System Architecture¶
Current MVP
The MVP system spans a scraping layer, ETL pipeline, PostgreSQL database, and FastAPI backend with a Next.js frontend.
High-Level Diagram¶
graph TD
A[Playwright Scraper] -->|PDFs| B[ETL Pipeline]
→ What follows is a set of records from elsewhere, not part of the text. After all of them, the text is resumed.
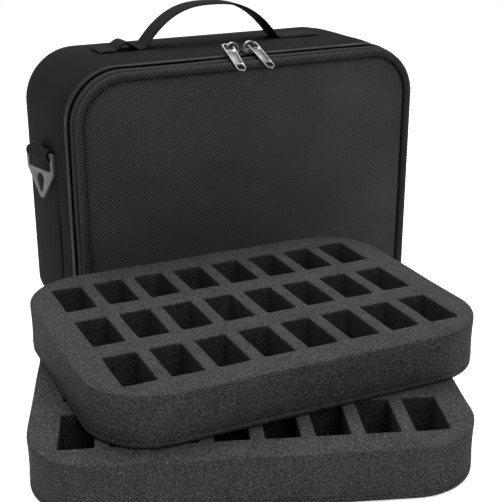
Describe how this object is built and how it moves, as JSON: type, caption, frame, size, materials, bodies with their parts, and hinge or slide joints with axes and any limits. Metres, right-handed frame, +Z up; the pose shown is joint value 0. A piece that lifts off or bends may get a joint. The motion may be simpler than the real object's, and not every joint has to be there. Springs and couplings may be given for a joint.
{
  "type": "miniature carry case",
  "caption": "Zipped black fabric carry case with a webbing handle and strap rings, and two pocketed foam trays for standing miniatures.",
  "frame": {"origin": "middle of the case's underside, on the surface that the case and the lower tray stand on", "axes": "+Z up, -Y out of the case's front (the lid), +X to the right of someone facing the front"},
  "size_m": [0.4961, 0.4948, 0.3083],
  "materials": {
    "panel_cloth": "coarse diamond-weave nylon, matt",
    "gusset_cloth": "fine plain-weave nylon, matt",
    "binding_cloth": "ribbed woven edge binding",
    "webbing": "polypropylene webbing and zipper tape, matt",
    "zipper_nylon": "moulded coil, semi-gloss",
    "nickel": "nickel-plated die casting, satin",
    "ring_plastic": "moulded plastic, matt grey",
    "tray_foam": "open-cell polyurethane foam, speckled charcoal"
  },
  "bodies": {
    "case": {"back_panel": "gusset_cloth", "body_gusset": "gusset_cloth", "hinge_gusset": "gusset_cloth", "rear_binding": "binding_cloth", "back_foam_pad": "tray_foam", "zipper_tape_rear": "webbing", "zipper_teeth_rear": "zipper_nylon", "side_strip_left": "webbing", "side_strip_right": "webbing", "strap_loop_left": "webbing", "strap_loop_right": "webbing", "handle_root_left": "webbing", "handle_root_right": "webbing"},
    "lid": {"lid_panel": "panel_cloth", "front_binding": "binding_cloth", "lid_band": "gusset_cloth", "zipper_tape_front": "webbing", "zipper_teeth_front": "zipper_nylon", "lid_foam_pad": "tray_foam"},
    "slider_left": {"slider_left": "nickel"},
    "slider_right": {"slider_right": "nickel"},
    "pull_left": {"pull_left": "nickel"},
    "pull_right": {"pull_right": "nickel"},
    "handle": {"handle_webbing": "webbing"},
    "ring_left": {"strap_ring_left": "ring_plastic"},
    "ring_right": {"strap_ring_right": "ring_plastic"},
    "lower_tray": {"lower_tray_base": "tray_foam", "lower_tray_pockets": "tray_foam"},
    "upper_tray": {"upper_tray_base": "tray_foam", "upper_tray_pockets": "tray_foam"}
  },
  "joints": [
    {"name": "lid_hinge", "type": "hinge", "parent": "case", "child": "lid", "pos_m": [0, -0.0708, 0.0067], "axis": [1, 0, 0], "range_deg": [0, 87]},
    {"name": "slider_left_slide", "type": "slide", "parent": "lid", "child": "slider_left", "axis": [-1, 0, 0], "range_m": [0, 0.105]},
    {"name": "slider_right_slide", "type": "slide", "parent": "lid", "child": "slider_right", "axis": [1, 0, 0], "range_m": [0, 0.118]},
    {"name": "pull_left_swing", "type": "hinge", "parent": "slider_left", "child": "pull_left", "pos_m": [-0.02, -0.052, 0.275], "axis": [-0.9986, 0.0523, 0], "range_deg": [0, 200]},
    {"name": "pull_right_swing", "type": "hinge", "parent": "slider_right", "child": "pull_right", "pos_m": [0.0056, -0.052, 0.275], "axis": [-0.9962, -0.0872, 0], "range_deg": [0, 200]},
    {"name": "handle_tilt", "type": "hinge", "parent": "case", "child": "handle", "pos_m": [-0.008, 0.015, 0.279], "axis": [1, 0, 0], "range_deg": [-50, 50]},
    {"name": "ring_left_swing", "type": "hinge", "parent": "case", "child": "ring_left", "pos_m": [-0.1916, 0.003, 0.18], "axis": [-0.225, 0.9744, 0], "range_deg": [0, 115]},
    {"name": "ring_right_swing", "type": "hinge", "parent": "case", "child": "ring_right", "pos_m": [0.1916, 0.003, 0.18], "axis": [-0.225, -0.9744, 0], "range_deg": [0, 115]},
    {"name": "lower_tray_slide", "type": "slide", "parent": "case", "child": "lower_tray", "axis": [0, -1, 0], "range_m": [0, 0.33]},
    {"name": "upper_tray_lift", "type": "slide", "parent": "lower_tray", "child": "upper_tray", "axis": [0, 0, 1], "range_m": [0, 0.12]}
  ],
  "couplings": [
    {"joint": "lower_tray_slide", "follows": "lid_hinge", "m_per_rad": 0.205}
  ]
}
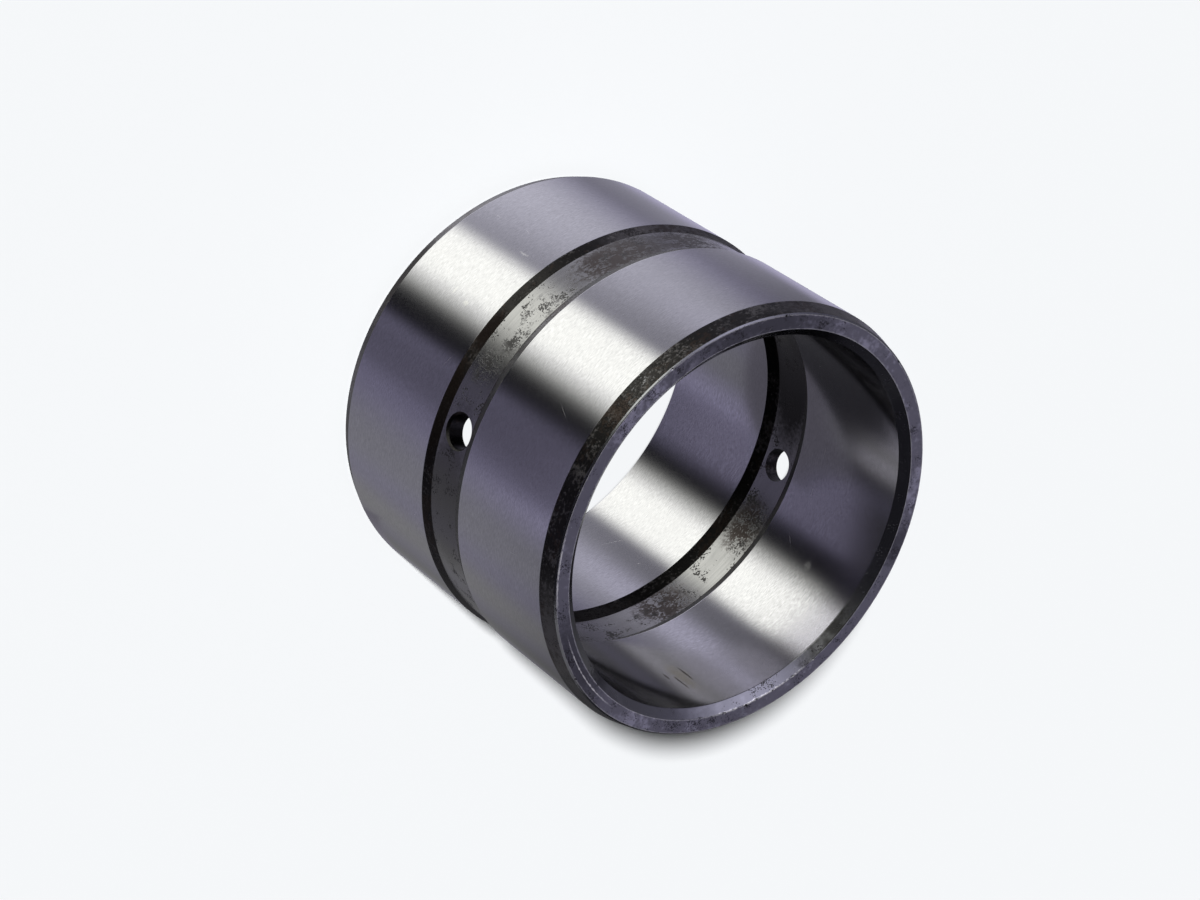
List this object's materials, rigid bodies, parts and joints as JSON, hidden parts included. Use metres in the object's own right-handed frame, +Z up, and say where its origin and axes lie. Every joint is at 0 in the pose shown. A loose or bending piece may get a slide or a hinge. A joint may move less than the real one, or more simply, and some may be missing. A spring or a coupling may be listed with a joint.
{
  "type": "sleeve bearing",
  "caption": "Turned steel sleeve bearing with a ground bore and outside, lead chamfers, a shallow oil groove outside and inside, and oil holes that join them.",
  "frame": {"origin": "centre of the bottom end face, on the bore's axis", "axes": "+Z up along the bore's axis, X through the oil holes"},
  "size_m": [0.092, 0.092, 0.075],
  "materials": {
    "ground_steel": "ground grey steel outside and in the bore, dark heat-treated skin on the end chamfers and in the grooves"
  },
  "bodies": {
    "root": {"sleeve": "ground_steel"}
  },
  "joints": []
}
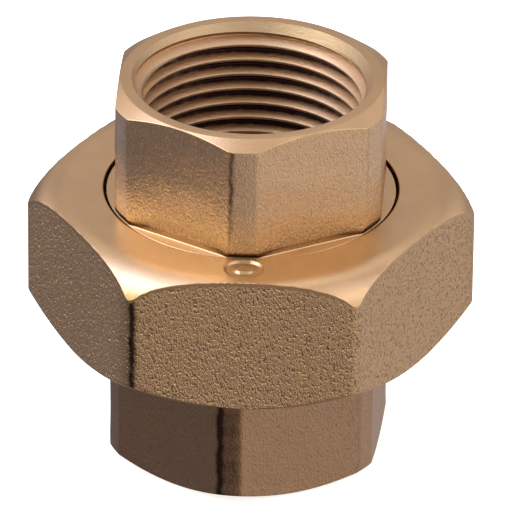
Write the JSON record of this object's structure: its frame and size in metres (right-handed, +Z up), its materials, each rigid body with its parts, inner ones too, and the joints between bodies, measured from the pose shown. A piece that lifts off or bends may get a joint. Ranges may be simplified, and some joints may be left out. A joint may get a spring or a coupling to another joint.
{
  "type": "pipe union",
  "caption": "Hexagonal flat-seat pipe union, internal thread at both ends, whose large hex nut unscrews so the two ends lift apart.",
  "frame": {"origin": "centre of the bottom end face, on the bore axis", "axes": "+Z up the bore axis towards the tail end, -Y towards one corner of the lower hexagon, +X towards one of its flats"},
  "size_m": [0.0628, 0.0576, 0.0574],
  "materials": {
    "end_bronze": "shot-blasted skin with machined end faces",
    "nut_bronze": "shot-blasted skin with machined top and bottom",
    "ring_rubber": "matt"
  },
  "bodies": {
    "lower": {"lower_end": "end_bronze"},
    "ring": {"sealing_ring": "ring_rubber"},
    "tail": {"tail_end": "end_bronze"},
    "nut": {"union_nut": "nut_bronze"}
  },
  "joints": [
    {"name": "seal_lift", "type": "slide", "parent": "lower", "child": "ring", "axis": [0, 0, 1], "range_m": [0, 0.00924]},
    {"name": "nut_turn", "type": "hinge", "parent": "ring", "child": "nut", "pos_m": [0, 0, 0.02985], "axis": [0, 0, 1], "range_deg": [0, 1440]},
    {"name": "tail_swivel", "type": "hinge", "parent": "ring", "child": "tail", "pos_m": [0, 0, 0.0449], "axis": [0, 0, 1], "continuous": true}
  ],
  "couplings": [
    {"joint": "seal_lift", "follows": "nut_turn", "m_per_rad": 0.00036749}
  ]
}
B -->|Structured JSON| C[(PostgreSQL)]
C --> D[FastAPI Backend]
D --> E[Next.js Frontend]
D --> F[Developer API]
C -->|Embeddings| G[(pgvector)]
G --> H[RAG Pipeline]
H --> D Component Overview¶
| Component | Technology | Status |
|---|---|---|
| Web Scraper | Playwright / Selenium | ✅ Current |
| PDF Parser | PyMuPDF | ✅ Current |
| Pipeline Orchestrator | Airflow / Prefect | ✅ Current |
| Relational Database | PostgreSQL | ✅ Current |
| Vector Store | pgvector | ✅ Current |
| Search Engine | Elasticsearch | 🚧 Planned |
| Backend API | FastAPI | ✅ Current |
| Frontend | Next.js | ✅ Current |
| AI / RAG Layer | LangGraph + pgvector | 🚧 Planned |
| Cache / Rate Limiter | Redis | 🚧 Planned |
| ML Models | PyTorch / XGBoost | 🚧 Planned |